More Adventures in Food

One of my favorite breakfasts in Mexico is chilaquiles. Mind you, I’ve only been to Mexico four times. Two times for pleasure, twice for museum conferences, my usual mode of travel. At my first International Council of Museums (ICOM) meeting in 1980, I was introduced to the Hacienda San Angel and to that potent potable pulque.* Our conference coincided with Day of the Dead and we had a memorable excursion to Guanajuato. Some years later, the Ethnographic Museums Committee (ICME) met in Mexico City, again overlapping with Dia de los Muertos. The de riguer side trip took us to to Michoacán for the celebrations.

*If you are curious about pulque, read here https://www.frontiersin.org/articles/10.3389/fmicb.2016.01026/full

As we made an early morning trip to Michoacán, we stopped for breakfast at a truck stop. My international colleagues chose American cereals, their own brand of comfort food in a land of strange foods. My food adventure radar made me choose chilaquiles; I was a convert.

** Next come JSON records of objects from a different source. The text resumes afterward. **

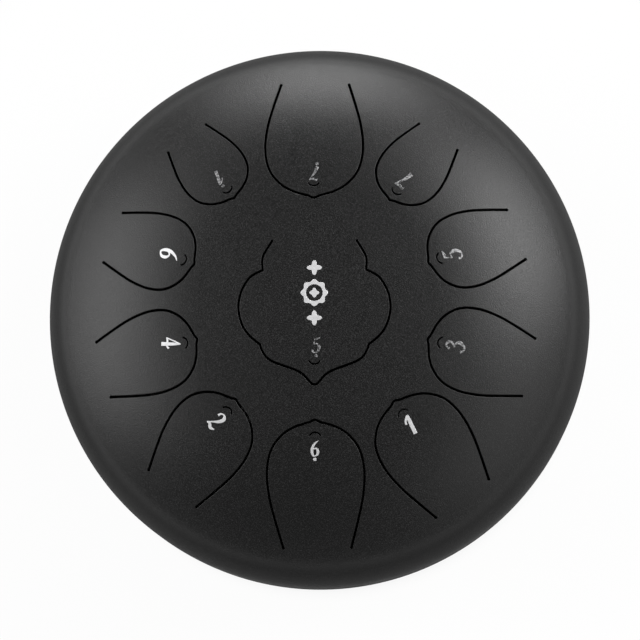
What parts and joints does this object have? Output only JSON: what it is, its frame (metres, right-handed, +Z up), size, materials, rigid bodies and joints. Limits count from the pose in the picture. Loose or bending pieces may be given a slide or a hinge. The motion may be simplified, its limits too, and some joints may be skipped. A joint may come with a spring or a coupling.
{
  "type": "steel tongue drum",
  "caption": "Round steel tongue drum: a domed top with slit tongues and note numerals, a bowl-shaped bottom with a sound hole, and rubber feet.",
  "frame": {"origin": "on the floor under the middle of the drum, in the plane that the rubber feet stand on", "axes": "+Z up out of the domed top; +Y towards the root of the middle tongue; +X to the right of the player, who faces +Y"},
  "size_m": [0.254, 0.254, 0.1476],
  "materials": {
    "powder_coat": "matte fine-grain powder coat over steel",
    "bright_metal": "bright polished metal transfer",
    "rubber": "matte black rubber",
    "plated_steel": "zinc-plated steel"
  },
  "bodies": {
    "drum": {"upper_shell": "powder_coat", "lower_shell": "powder_coat", "seam_weld": "powder_coat", "foot_front_right": "rubber", "foot_back_right": "rubber", "foot_back_left": "rubber", "foot_front_left": "rubber", "foot_screws": "plated_steel", "foot_head_washers": "plated_steel", "foot_inner_washers": "plated_steel", "foot_nuts": "plated_steel"},
    "note_low_5": {"tongue_low_5": "powder_coat", "numeral_low_5": "bright_metal", "middle_ornament": "bright_metal"},
    "note_low_6": {"tongue_low_6": "powder_coat", "numeral_low_6": "bright_metal"},
    "note_low_7": {"tongue_low_7": "powder_coat", "numeral_low_7": "bright_metal"},
    "note_1": {"tongue_1": "powder_coat", "numeral_1": "bright_metal"},
    "note_2": {"tongue_2": "powder_coat", "numeral_2": "bright_metal"},
    "note_3": {"tongue_3": "powder_coat", "numeral_3": "bright_metal"},
    "note_4": {"tongue_4": "powder_coat", "numeral_4": "bright_metal"},
    "note_5": {"tongue_5": "powder_coat", "numeral_5": "bright_metal"},
    "note_6": {"tongue_6": "powder_coat", "numeral_6": "bright_metal"},
    "note_7": {"tongue_7": "powder_coat", "numeral_7": "bright_metal"},
    "note_high_1": {"tongue_high_1": "powder_coat", "numeral_high_1": "bright_metal"}
  },
  "joints": [
    {"name": "flex_low_5", "type": "hinge", "parent": "drum", "child": "note_low_5", "pos_m": [-0.00038, 0.02765, 0.14557], "axis": [1, 0, 0], "range_deg": [-0.4, 0.4], "stiffness_Nm_per_rad": 24},
    {"name": "flex_low_6", "type": "hinge", "parent": "drum", "child": "note_low_6", "pos_m": [0.00014, -0.11012, 0.11942], "axis": [-1, -0.007, 0], "range_deg": [-0.4, 0.4], "stiffness_Nm_per_rad": 22},
    {"name": "flex_low_7", "type": "hinge", "parent": "drum", "child": "note_low_7", "pos_m": [-0.00076, 0.10405, 0.12399], "axis": [1, 0, 0], "range_deg": [-0.4, 0.4], "stiffness_Nm_per_rad": 22},
    {"name": "flex_1", "type": "hinge", "parent": "drum", "child": "note_1", "pos_m": [0.06636, -0.08767, 0.11951], "axis": [-0.809, -0.5878, 0], "range_deg": [-0.4, 0.4], "stiffness_Nm_per_rad": 20},
    {"name": "flex_2", "type": "hinge", "parent": "drum", "child": "note_2", "pos_m": [-0.06602, -0.08306, 0.1226], "axis": [-0.7902, 0.6129, 0], "range_deg": [-0.4, 0.4], "stiffness_Nm_per_rad": 18},
    {"name": "flex_3", "type": "hinge", "parent": "drum", "child": "note_3", "pos_m": [0.09677, -0.02826, 0.12611], "axis": [-0.2317, -0.9728, 0], "range_deg": [-0.4, 0.4], "stiffness_Nm_per_rad": 17},
    {"name": "flex_4", "type": "hinge", "parent": "drum", "child": "note_4", "pos_m": [-0.09775, -0.02858, 0.12557], "axis": [-0.2588, 0.9659, 0], "range_deg": [-0.4, 0.4], "stiffness_Nm_per_rad": 16},
    {"name": "flex_5", "type": "hinge", "parent": "drum", "child": "note_5", "pos_m": [0.09158, 0.03269, 0.12858], "axis": [0.3453, -0.9385, 0], "range_deg": [-0.4, 0.4], "stiffness_Nm_per_rad": 15},
    {"name": "flex_6", "type": "hinge", "parent": "drum", "child": "note_6", "pos_m": [-0.09365, 0.03235, 0.12737], "axis": [0.3567, 0.9342, 0], "range_deg": [-0.4, 0.4], "stiffness_Nm_per_rad": 15},
    {"name": "flex_7", "type": "hinge", "parent": "drum", "child": "note_7", "pos_m": [0.05603, 0.07827, 0.12921], "axis": [0.8192, -0.5736, 0], "range_deg": [-0.4, 0.4], "stiffness_Nm_per_rad": 12},
    {"name": "flex_high_1", "type": "hinge", "parent": "drum", "child": "note_high_1", "pos_m": [-0.05982, 0.07841, 0.12778], "axis": [0.8007, 0.599, 0], "range_deg": [-0.4, 0.4], "stiffness_Nm_per_rad": 12}
  ]
}
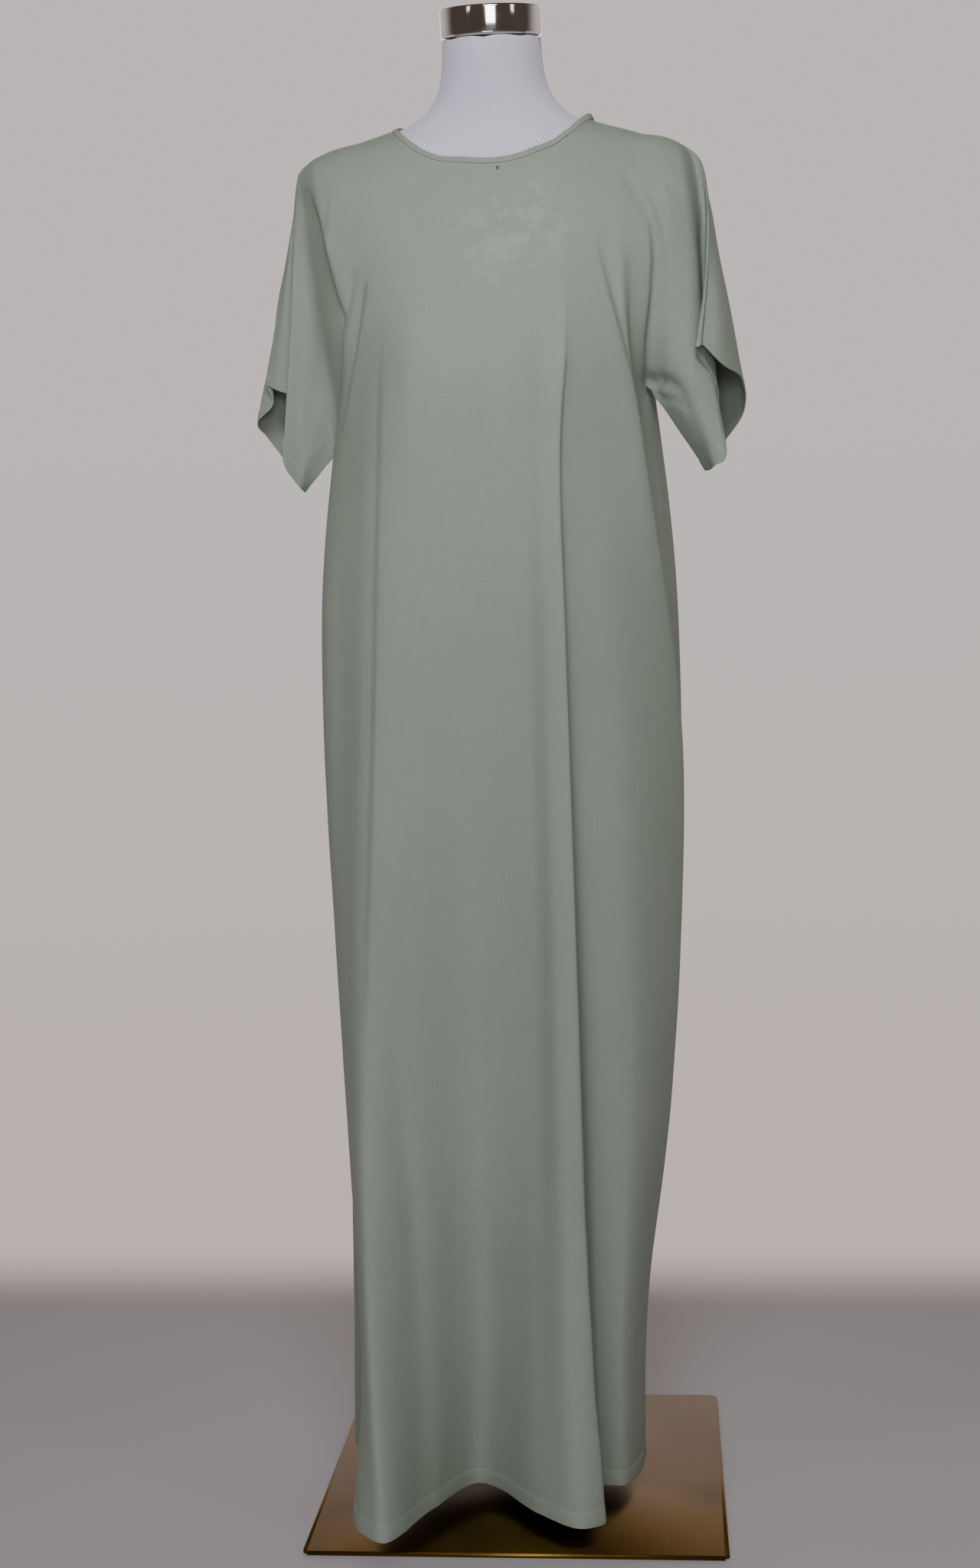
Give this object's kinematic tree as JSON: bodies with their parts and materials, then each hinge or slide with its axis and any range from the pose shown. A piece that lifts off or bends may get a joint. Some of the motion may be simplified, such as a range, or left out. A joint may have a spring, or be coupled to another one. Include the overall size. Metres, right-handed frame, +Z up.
{
  "type": "abaya inner dress on a dress form",
  "caption": "Loose floor-length round-necked abaya inner dress with short kimono sleeves and uneven folds, worn by a limbless dress form on a pole and a flat square base.",
  "frame": {"origin": "centre of the base plate's underside", "axes": "+Z up, the front of the dress faces -Y, +X towards the wearer's left"},
  "size_m": [0.4936, 0.411, 1.4784],
  "materials": {
    "front_panel": "plain-woven sage green polyester crepe, matt with a soft sheen",
    "back_panel": "plain-woven sage green polyester crepe, matt with a soft sheen",
    "neck_binding": "the dress's cloth folded over as a narrow binding and stitched down",
    "form_torso": "fine-ribbed white cotton jersey stretched over a firm body",
    "neck_cap": "polished chrome",
    "pole": "polished chrome tube",
    "pole_socket": "polished chrome",
    "base_plate": "brushed brass-coloured steel plate"
  },
  "bodies": {
    "root": {"front_panel": "front_panel", "back_panel": "back_panel", "neck_binding": "neck_binding", "form_torso": "form_torso", "neck_cap": "neck_cap", "pole": "pole", "pole_socket": "pole_socket", "base_plate": "base_plate"}
  },
  "joints": []
}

I’ve always considered this dish as a way to get rid of or repurpose tortillas left over from dinner. I don’t know if this is the truth. Imagine my disappointment at local “Mexican” restaurants where it is built on tortilla chips like that Tex-Mex favorite of many, nachos.

In a recent cold snap, I had a taste for comfort food. All the necessary ingredients for chilaquiles were waiting in my pantry: corn tortillas, green tomatillo sauce, chicken, and eggs. Now I remember the Hatch chiles in my freezer. I searched on my friend google and assembled the components to come up with a dinner that was just plain delicious. Constant Companion is a convert! Daughter, who is averse to spices, enjoyed two fried eggs.

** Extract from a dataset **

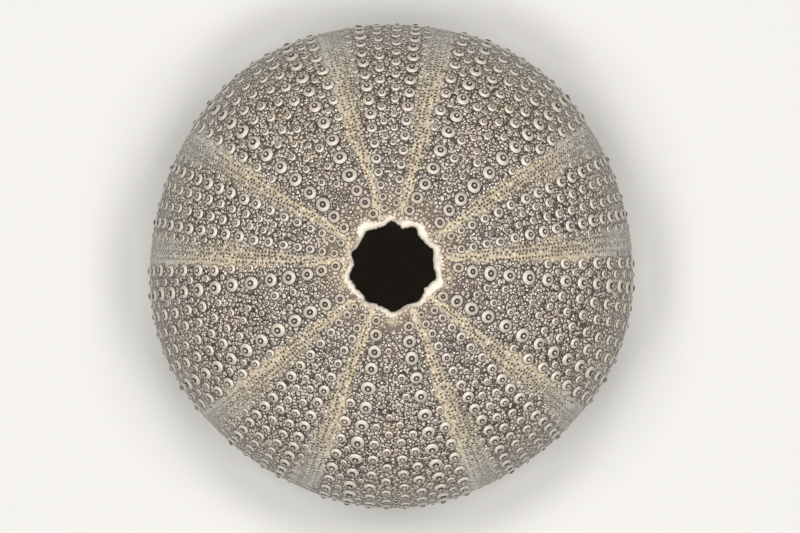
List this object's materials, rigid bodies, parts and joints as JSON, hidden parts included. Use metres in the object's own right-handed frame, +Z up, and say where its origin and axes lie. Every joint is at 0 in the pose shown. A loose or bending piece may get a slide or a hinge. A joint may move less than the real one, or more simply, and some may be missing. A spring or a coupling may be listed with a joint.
{
  "type": "sea urchin test",
  "caption": "Cleaned hollow shell of a regular sea urchin: a low dome of tubercled plates in five-rayed zones, open at the apex and at the mouth underneath.",
  "frame": {"origin": "on the resting plane, at the middle of the test's footprint, on the axis through the mouth and the apical hole", "axes": "+Z up along the axis from the mouth to the apical hole; +X and +Y in the resting plane, with one pore-bearing ray 19 degrees from +X towards +Y"},
  "size_m": [0.0601, 0.06, 0.0315],
  "materials": {
    "calcite": "matt chalky calcite, taupe ground with pale tubercles and cream pore bands"
  },
  "bodies": {
    "root": {"urchin_test": "calcite"}
  },
  "joints": []
}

Chilaquiles. Take a bunch of corn tortillas. Some recipes called for up to 18, too many for a dinner for two people. I used about 10. Brush each with some oil and cut into triangles. Arrange on a baking sheet and bake in a moderate (350) oven for about 12 minutes. I prefer to bake my tortillas rather than frying them.

Heat your sauce.* Add the crisped tortillas to the warm sauce and mix til thoroughly covered. I added some shredded chicken breast excavated from the freezer and tossed it in the sauce. Top with a fried egg (keep the yoke a little loose to run deliciously into the tortilla, chicken, sauce concoction). Memories of Mexico from the simple comforting dish.

*The jar of prepared sauce came in handy for a lazy dinner. Look on line for recipes of red or green sauce.

lunch

The left overs with a fresh egg made for a delicious lunch the next day!